Working with Variables

The variables list on a MetadataImport contains one VariableMetadata object per column. Each carries all the information that was available in the source file for that column.

meta = pb.import_metadata("demographics.sav", format="spss")

# Inspect individual variables
for var in meta.variables:
    print(f"{var.name}: {var.dtype}, label={var.label!r}")
    if var.allowed_values:
        print(f"  Allowed: {var.allowed_values}")
    if var.required:
        print(f"  Required (non-null)")

Different source formats populate different fields.
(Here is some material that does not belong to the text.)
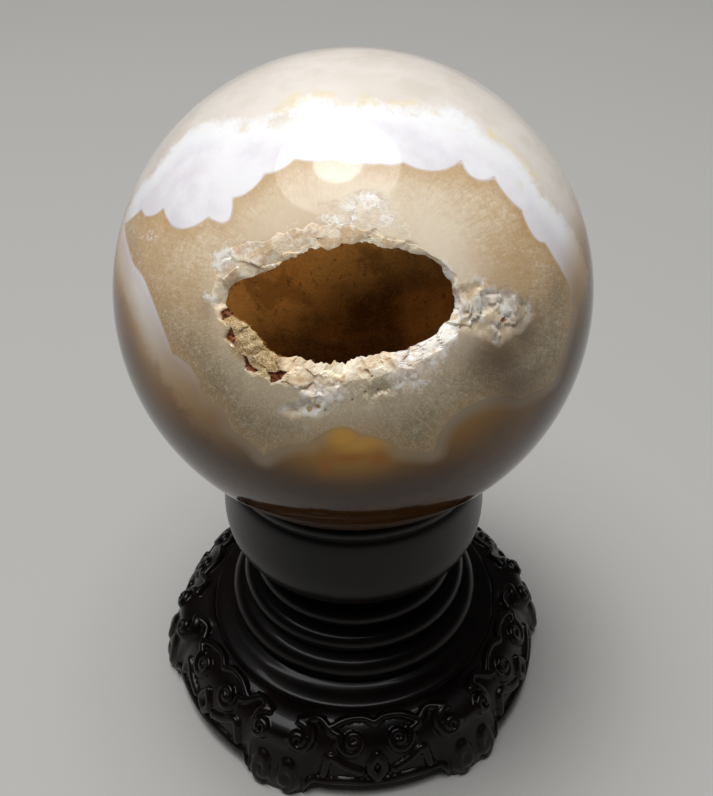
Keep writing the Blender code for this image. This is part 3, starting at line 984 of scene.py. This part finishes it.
    def small_spots(self, colour):
        """Adds the cream places, dark specks with pale painted glints, the golden places and the rust
        brown chips.
        """
        peach = self.shades(self.ramp(self.speckle, 0.3, 0.6), "F2D9B4", "FDF0DB")
        colour = self.mix(self.grainy("cream", 0.5, 0.3, 0.7), colour, peach)
        # Dark specks and pale painted glints in the crumbly places
        specks_and_glints = self.ramp(self.noise(1300, 3, 0.7), 0.54, 0.6)
        specks_and_glints = self.share(specks_and_glints, self.ramp(self.number("crumbly"), 0.1, 0.6))
        grains = self.shades(self.ramp(self.dust, 0.42, 0.5), "7D7048", "F1EACB")
        colour = self.mix(self.share(specks_and_glints, 0.8), colour, grains)
        golden = self.shades(self.ramp(self.grain, 0.4, 0.62), "9A7845", "C3A673")
        golden = self.layered(golden, ("F2E6CC", self.ramp(self.noise(5200, 2, 0.6), 0.52, 0.62), 0.7))
        colour = self.mix(self.grainy("gold", 0.5, 0.3, 0.7), colour, golden)
        rust = self.shades(self.ramp(self.grain, 0.4, 0.6), "522410", "A86238")
        stain = self.ramp(self.off_axis, STAIN_OFF_AXIS, STAIN_OFF_AXIS + 2)
        rust = self.layered(rust, ("C08A66", stain, 1.0))
        return self.mix(self.grainy("past_chip", 0.7, 0.08, -0.08), colour, rust)

    def build(self):
        rim = self.share(self.grainy("broken", 0.3, 0.02, 0.12), self.ramp(self.broken, 0, 0.01))
        spotted = self.number("sugar")
        sugar = self.ramp(self.uneven(spotted, self.noise(900, 5, 0.8), 2.2), 0.4, 1.0)
        sugar = self.share(sugar, self.ramp(spotted, 0.08, 0.35))
        patch_edge = self.uneven(self.number("past_patch"), self.noise(500, 4, 0.7), 3.0)
        in_patch = self.ramp(patch_edge, 1.0, -0.8)
        pits = self.grainy("pits", 0.6, 0.62, 0.85)
        inside = self.ramp(self.broken, 1.02, 1.14)
        colour = self.mix(self.share(rim, 0.9), self.polished_stone(), self.rim_crystal())
        colour = self.mix(sugar, colour, self.sugar_crystal())
        colour = self.mix(self.share(in_patch, 0.92), colour, self.patch_plates())
        # Painted shade over the patch's lower part
        colour = self.layered(colour, ("7A6C5C", in_patch, self.share(self.painted_shade, 0.85)))
        colour = self.layered(self.small_spots(colour), ("5B4A33", pits, 0.8), ("6A4218", inside, 1.0))
        rough = self.share(in_patch, 0.8)
        for value in (rim, self.share(sugar, 0.5), pits, inside):
            rough = self.maths("MAXIMUM", rough, value)
        inputs = {"Value": rough, "To Min": 0.07, "To Max": 0.6}
        relief = self.total(self.share(self.grain, 0.5), self.share(self.cell, 0.4))
        relief = self.total(self.share(self.dust, 0.6), relief, self.share(self.crumb, 0.4))
        return self.surface({
            "Base Color": colour,
            "Roughness": self.add("ShaderNodeMapRange", inputs).outputs["Result"],
            "Normal": self.bump(self.share(relief, rough), 0.0003, 0.5),
            "IOR": QUARTZ_IOR, "Specular IOR Level": 0.28, "Subsurface Weight": 0.4,
            "Subsurface Radius": (1.0, 0.85, 0.7), "Subsurface Scale": 0.0012,
        })


def crust_finish():
    f = Finish("amber quartz crust")
    # Painted light: the crust is paler amber where more light comes through the stone
    lit = f.ramp(f.uneven(f.number("lit_side"), f.noise(70, 5, 0.65), 0.6), 0.0, 1.0)
    colour = f.layered(
        f.shades(lit, "4E2C10", "DCA555"),
        ("3E2009", f.ramp(f.noise(95, 4, 0.6, distortion=0.8), 0.5, 0.64), 0.42),
        ("B9772F", f.ramp(f.noise(48, 3, 0.5), 0.54, 0.68), 0.3),
        ("3A2008", f.ramp(f.noise(700, 3, 0.6), 0.60, 0.68), 0.5),
    )
    # A slight glow stands for the light that comes through the stone
    return f.surface({
        "Base Color": colour, "Emission Color": colour, "Emission Strength": 0.14,
        "Roughness": 0.35, "IOR": QUARTZ_IOR,
    })


def lacquer_finish():
    f = Finish("dark lacquered wood")
    along = f.noise(70, 5, 0.6, f.stretched(f.place, (1.0, 1.0, 0.12)), 0.4)
    colour = f.shades(f.ramp(along, 0.35, 0.7), "070403", "130A07")
    return f.surface({
        "Base Color": colour, "Roughness": 0.32, "Specular IOR Level": 0.15, "Coat Weight": 0.15,
        "Coat Roughness": 0.08, "Normal": f.bump(f.noise(260, 2), 0.0002, 0.2),
    })


def floor_finish():
    return Finish("pale floor").surface({"Base Color": linear("AFAEAB"), "Roughness": 0.7})


# The camera, as fitted to the ball's outline and the turntable's grooves
CAMERA_TURN = math.radians(5)
CAMERA_PLACE = (0.0137 * BALL_RADIUS, -3.599 * BALL_RADIUS, 4.646 * BALL_RADIUS)
CAMERA_PITCH = math.radians(39.0)
FOCAL_PIXELS = 1000
PICTURE_HEIGHT = 796
SENSOR = 36

# The lamp overhead: a wide soft disc with a brighter middle
LAMP_DISTANCE = 1.60
LAMP_LEAN = (-0.10, 0.02)
WIDE_LAMP = (1.41, 25.5)
CORE_LAMP = (0.507, 7.8)
ROOM_GLOW = (0.0, 0.3, 0.26, 0.04)


def turned_about_axis(x, y):
    c, s = math.cos(CAMERA_TURN), math.sin(CAMERA_TURN)
    return x * c - y * s, x * s + y * c


def use_plain_colours():
    bpy.context.scene.view_settings.view_transform = "Standard"


def add_camera():
    data = bpy.data.cameras.new("camera")
    data.sensor_width = SENSOR
    data.lens = SENSOR * FOCAL_PIXELS / PICTURE_HEIGHT
    data.clip_start = 0.01
    camera = bpy.data.objects.new("camera", data)
    x, y, z = CAMERA_PLACE
    camera.location = (*turned_about_axis(x, y), z)
    camera.rotation_euler = (math.pi / 2 - CAMERA_PITCH, 0, CAMERA_TURN)
    bpy.context.scene.collection.objects.link(camera)
    bpy.context.scene.camera = camera


def add_lamp(name, size, power, nearer=0.0):
    data = bpy.data.lights.new(name, "AREA")
    data.shape = "DISK"
    data.size = size
    data.energy = power
    lamp = bpy.data.objects.new(name, data)
    towards = Vector((*turned_about_axis(*LAMP_LEAN), 1)).normalized()
    lamp.location = Vector(BALL_CENTRE) + towards * (LAMP_DISTANCE - nearer)
    lamp.rotation_euler = towards.to_track_quat("Z", "Y").to_euler()
    bpy.context.scene.collection.objects.link(lamp)


def add_stage():
    floor = make_mesh("floor", np.array([(-2, -2, 0), (2, -2, 0), (2, 2, 0), (-2, 2, 0)]), [[0, 1, 2, 3]])
    floor.data.materials.append(floor_finish())
    world = bpy.data.worlds.new("studio")
    world.use_nodes = True
    nodes, links = world.node_tree.nodes, world.node_tree.links
    nodes["Background"].inputs["Color"].default_value = (1, 0.98, 0.95, 1)
    # The room is paler near the floor than overhead
    rise = nodes.new("ShaderNodeSeparateXYZ")
    links.new(nodes.new("ShaderNodeTexCoord").outputs["Generated"], rise.inputs[0])
    glow = nodes.new("ShaderNodeMapRange")
    links.new(rise.outputs["Z"], glow.inputs["Value"])
    for name, value in zip(("From Min", "From Max", "To Min", "To Max"), ROOM_GLOW):
        glow.inputs[name].default_value = value
    links.new(glow.outputs["Result"], nodes["Background"].inputs["Strength"])
    bpy.context.scene.world = world
    add_lamp("wide lamp", *WIDE_LAMP)
    add_lamp("lamp core", *CORE_LAMP, nearer=0.01)


def add_piece(obj, material, node):
    obj.data.materials.append(material)
    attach(obj, "root")
    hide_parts(node)


add_piece(agate_ball(), Agate().build(), "agate_ball")
add_piece(crystal_crust(), crust_finish(), "crystal_crust")
add_piece(wood_stand(), lacquer_finish(), "wood_stand")
add_stage()
use_plain_colours()
add_camera()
An SPSS file provides value labels and missing value codes but not controlled terminology references. A CDISC Define-XML provides computational methods and codelist references but not display formats. The VariableMetadata dataclass is a superset that accommodates all source formats.

Working with Codelists

Codelists represent controlled terminologies: named sets of permitted values with labels and optional descriptions. They appear in CDISC files, SPSS value labels, and Frictionless enum constraints.

meta = pb.import_metadata("define.xml", format="cdisc_define")

# List available codelists
for name, codelist in meta.codelists.items():
    print(f"{name}: {len(codelist)} entries, extensible={codelist.extensible}")

# Get the valid values from a codelist
sex_values = meta.codelists["C66731"].to_set()
# e.g., ["M", "F", "U", "UNDIFFERENTIATED"]

# Get value-to-label mapping
sex_labels = meta.codelists["C66731"].to_dict()
# e.g., {"M": "Male", "F": "Female", "U": "Unknown", ...}

When to_validate() encounters a variable with a codelist_ref, it generates a col_vals_in_set() step using the codelist’s values. For non-extensible codelists, any value outside the set is a failure. For extensible codelists, additional values are permitted (the check still runs but serves as documentation of expected values).

Handling Missing Value Codes

Statistical packages like SPSS and SAS use sentinel values to represent different kinds of missingness. A value of -99 might mean “not asked”, while -98 means “refused”. These are not null values in the data; they are valid numeric entries that carry semantic meaning.

The missing_value_codes dictionary maps variable names to their defined missing value codes:

meta = pb.import_metadata("survey.sav", format="spss")

# Check what missing codes are defined
for var_name, codes in meta.missing_value_codes.items():
    for code in codes:
        print(f"{var_name}: {code.value} = {code.label}")

When generating validation, these codes inform Pointblank about which values should be treated as missing rather than as data errors. This prevents false positives where a valid missing code like -99 would otherwise fail a col_vals_ge(value=0) check.

Conclusion

The metadata import system transforms domain-specific data descriptions into actionable validation workflows. Whether you are working with statistical package files from survey research, CDISC documents from clinical trials, or Frictionless schemas from open data platforms, the pattern is the same: call import_metadata(), inspect what was extracted, and then convert it to a Schema or Validate object. The following pages in this section cover each format family in detail, starting with statistical packages and then moving to CDISC clinical data standards.